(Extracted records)

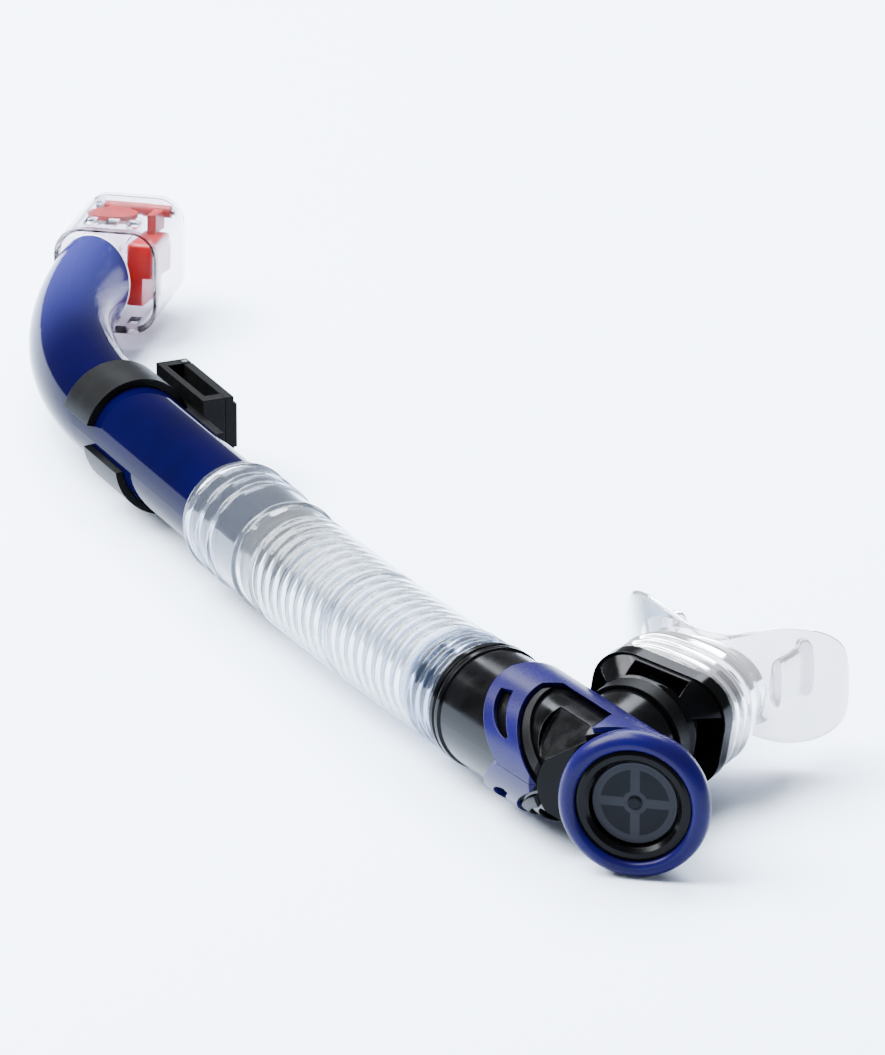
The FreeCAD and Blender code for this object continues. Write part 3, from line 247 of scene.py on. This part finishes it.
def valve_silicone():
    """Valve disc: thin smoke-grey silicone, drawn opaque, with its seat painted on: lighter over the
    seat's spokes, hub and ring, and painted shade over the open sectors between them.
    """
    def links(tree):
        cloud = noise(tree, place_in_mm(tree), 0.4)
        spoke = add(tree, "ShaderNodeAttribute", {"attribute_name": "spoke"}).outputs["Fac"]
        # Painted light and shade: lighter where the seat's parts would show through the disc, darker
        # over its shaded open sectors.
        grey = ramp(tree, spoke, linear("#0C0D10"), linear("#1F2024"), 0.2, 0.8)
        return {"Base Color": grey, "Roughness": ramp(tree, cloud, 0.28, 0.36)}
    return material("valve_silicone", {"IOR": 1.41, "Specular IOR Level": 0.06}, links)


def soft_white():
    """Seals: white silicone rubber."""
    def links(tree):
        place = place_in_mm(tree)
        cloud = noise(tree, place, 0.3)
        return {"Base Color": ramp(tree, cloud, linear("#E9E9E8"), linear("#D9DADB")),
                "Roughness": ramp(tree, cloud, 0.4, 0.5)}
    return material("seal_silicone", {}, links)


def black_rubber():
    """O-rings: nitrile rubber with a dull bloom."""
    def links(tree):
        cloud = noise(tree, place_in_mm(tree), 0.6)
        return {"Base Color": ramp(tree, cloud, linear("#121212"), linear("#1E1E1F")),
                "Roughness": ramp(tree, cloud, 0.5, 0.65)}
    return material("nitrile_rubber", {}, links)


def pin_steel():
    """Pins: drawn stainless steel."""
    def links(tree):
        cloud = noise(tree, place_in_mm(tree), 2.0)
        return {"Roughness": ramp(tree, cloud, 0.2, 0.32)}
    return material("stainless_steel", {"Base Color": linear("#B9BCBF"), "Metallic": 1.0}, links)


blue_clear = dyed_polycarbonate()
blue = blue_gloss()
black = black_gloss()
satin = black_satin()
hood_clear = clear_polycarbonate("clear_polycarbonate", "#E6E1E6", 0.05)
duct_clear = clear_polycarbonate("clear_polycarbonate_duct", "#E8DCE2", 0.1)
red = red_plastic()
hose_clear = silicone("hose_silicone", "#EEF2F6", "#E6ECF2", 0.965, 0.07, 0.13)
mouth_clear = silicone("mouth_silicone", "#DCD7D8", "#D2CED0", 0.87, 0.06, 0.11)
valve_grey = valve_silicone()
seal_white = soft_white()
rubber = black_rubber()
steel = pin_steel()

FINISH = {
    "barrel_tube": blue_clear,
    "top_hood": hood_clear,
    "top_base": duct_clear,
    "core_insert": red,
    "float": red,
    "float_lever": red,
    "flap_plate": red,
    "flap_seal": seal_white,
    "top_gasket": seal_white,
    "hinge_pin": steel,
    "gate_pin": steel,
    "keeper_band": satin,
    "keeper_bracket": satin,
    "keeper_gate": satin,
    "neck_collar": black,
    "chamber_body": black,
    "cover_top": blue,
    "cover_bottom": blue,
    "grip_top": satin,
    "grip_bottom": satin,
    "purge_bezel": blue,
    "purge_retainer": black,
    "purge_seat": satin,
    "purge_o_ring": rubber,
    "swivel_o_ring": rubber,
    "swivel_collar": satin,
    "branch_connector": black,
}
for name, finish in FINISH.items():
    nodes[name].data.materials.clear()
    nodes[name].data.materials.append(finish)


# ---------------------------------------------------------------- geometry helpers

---

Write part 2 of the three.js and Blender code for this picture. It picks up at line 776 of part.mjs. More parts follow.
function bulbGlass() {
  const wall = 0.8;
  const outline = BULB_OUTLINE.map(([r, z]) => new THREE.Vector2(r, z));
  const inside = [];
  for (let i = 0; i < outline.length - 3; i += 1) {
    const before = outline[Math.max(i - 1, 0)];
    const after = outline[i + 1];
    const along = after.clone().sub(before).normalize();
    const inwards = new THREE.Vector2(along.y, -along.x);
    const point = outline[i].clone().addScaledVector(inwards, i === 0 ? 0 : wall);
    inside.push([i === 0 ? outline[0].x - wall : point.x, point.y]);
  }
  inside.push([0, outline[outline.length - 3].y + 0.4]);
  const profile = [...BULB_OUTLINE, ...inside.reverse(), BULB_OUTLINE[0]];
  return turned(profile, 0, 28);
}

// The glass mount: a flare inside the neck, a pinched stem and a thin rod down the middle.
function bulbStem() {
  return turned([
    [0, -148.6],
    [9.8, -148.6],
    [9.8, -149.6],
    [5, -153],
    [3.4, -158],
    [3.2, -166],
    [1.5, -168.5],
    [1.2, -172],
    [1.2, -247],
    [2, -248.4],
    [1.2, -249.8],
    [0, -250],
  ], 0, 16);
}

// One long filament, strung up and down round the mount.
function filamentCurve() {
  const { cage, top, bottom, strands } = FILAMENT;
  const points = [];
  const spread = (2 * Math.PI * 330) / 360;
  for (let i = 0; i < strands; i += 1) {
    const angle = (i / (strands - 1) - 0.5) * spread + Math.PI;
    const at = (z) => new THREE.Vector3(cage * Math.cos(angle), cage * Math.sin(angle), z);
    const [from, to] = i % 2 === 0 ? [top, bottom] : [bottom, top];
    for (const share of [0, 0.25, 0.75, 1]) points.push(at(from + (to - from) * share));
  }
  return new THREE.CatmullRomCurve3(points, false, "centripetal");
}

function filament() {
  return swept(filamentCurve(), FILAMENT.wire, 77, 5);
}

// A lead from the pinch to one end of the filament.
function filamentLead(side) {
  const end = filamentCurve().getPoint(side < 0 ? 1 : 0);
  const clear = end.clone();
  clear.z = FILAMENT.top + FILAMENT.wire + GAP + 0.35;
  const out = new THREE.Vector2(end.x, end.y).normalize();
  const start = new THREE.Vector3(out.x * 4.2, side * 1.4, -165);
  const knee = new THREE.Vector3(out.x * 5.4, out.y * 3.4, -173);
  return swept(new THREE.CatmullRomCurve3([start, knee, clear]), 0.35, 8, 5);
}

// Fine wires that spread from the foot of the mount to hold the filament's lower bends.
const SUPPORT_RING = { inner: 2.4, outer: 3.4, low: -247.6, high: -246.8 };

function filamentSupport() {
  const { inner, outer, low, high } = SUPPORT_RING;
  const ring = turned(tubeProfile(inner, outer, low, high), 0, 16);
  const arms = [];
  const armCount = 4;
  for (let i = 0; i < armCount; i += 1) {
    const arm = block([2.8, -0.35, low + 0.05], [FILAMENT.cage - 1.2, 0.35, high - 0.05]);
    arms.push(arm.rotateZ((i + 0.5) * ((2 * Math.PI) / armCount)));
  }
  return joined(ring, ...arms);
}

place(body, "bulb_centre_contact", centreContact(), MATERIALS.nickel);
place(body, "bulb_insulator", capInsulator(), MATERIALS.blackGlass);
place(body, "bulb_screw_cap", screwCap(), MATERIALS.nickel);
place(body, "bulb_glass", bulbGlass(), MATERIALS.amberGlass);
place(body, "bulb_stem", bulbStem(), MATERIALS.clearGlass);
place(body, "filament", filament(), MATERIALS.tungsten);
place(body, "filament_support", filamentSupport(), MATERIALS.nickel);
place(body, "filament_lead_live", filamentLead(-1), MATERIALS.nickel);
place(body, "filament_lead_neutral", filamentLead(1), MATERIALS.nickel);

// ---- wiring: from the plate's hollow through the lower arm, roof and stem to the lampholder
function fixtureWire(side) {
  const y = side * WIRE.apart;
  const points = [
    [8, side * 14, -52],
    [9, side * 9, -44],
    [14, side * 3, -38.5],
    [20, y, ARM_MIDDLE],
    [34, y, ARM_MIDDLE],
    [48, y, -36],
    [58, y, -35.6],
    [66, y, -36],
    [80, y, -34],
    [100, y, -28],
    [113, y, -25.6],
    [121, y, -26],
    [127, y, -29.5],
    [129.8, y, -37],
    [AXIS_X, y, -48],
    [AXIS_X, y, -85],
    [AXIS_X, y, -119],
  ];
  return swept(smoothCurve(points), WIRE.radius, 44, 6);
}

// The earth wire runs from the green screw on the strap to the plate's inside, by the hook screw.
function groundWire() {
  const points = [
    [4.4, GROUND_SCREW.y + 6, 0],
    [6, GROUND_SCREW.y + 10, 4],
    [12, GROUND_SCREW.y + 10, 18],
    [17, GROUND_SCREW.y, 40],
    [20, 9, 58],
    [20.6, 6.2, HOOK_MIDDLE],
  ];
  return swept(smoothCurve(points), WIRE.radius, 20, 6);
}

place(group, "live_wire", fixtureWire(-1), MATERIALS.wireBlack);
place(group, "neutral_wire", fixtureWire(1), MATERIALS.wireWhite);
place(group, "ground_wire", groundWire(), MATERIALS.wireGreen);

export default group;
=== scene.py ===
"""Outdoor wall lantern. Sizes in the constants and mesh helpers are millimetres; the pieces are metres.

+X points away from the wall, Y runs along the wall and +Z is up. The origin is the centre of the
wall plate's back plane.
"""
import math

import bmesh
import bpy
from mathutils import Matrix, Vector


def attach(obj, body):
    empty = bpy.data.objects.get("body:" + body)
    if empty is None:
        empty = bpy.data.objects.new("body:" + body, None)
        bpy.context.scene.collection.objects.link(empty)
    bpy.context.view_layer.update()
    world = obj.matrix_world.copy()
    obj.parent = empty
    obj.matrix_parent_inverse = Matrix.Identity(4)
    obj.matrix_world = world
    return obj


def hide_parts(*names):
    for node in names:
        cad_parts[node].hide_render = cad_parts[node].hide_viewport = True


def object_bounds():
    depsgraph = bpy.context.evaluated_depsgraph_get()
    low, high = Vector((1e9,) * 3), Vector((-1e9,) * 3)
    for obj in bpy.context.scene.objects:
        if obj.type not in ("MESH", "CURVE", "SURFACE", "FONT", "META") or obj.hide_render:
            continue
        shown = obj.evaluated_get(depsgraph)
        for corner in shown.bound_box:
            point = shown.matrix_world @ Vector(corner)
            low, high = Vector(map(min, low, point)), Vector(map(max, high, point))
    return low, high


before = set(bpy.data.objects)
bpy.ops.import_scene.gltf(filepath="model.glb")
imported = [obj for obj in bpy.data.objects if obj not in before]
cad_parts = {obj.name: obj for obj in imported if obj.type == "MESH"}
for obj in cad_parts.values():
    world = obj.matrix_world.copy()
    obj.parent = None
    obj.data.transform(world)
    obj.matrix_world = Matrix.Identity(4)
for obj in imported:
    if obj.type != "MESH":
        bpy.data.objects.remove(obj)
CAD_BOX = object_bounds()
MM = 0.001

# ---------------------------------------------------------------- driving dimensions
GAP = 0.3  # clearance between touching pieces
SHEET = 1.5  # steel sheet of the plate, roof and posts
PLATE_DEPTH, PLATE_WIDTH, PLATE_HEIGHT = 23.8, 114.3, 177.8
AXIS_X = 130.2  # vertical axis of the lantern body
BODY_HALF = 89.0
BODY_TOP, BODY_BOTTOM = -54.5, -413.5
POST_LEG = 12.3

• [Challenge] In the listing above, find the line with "for node in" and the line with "return low, high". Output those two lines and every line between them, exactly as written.

• [Full answer]
    for node in names:
        cad_parts[node].hide_render = cad_parts[node].hide_viewport = True


def object_bounds():
    depsgraph = bpy.context.evaluated_depsgraph_get()
    low, high = Vector((1e9,) * 3), Vector((-1e9,) * 3)
    for obj in bpy.context.scene.objects:
        if obj.type not in ("MESH", "CURVE", "SURFACE", "FONT", "META") or obj.hide_render:
            continue
        shown = obj.evaluated_get(depsgraph)
        for corner in shown.bound_box:
            point = shown.matrix_world @ Vector(corner)
            low, high = Vector(map(min, low, point)), Vector(map(max, high, point))
    return low, high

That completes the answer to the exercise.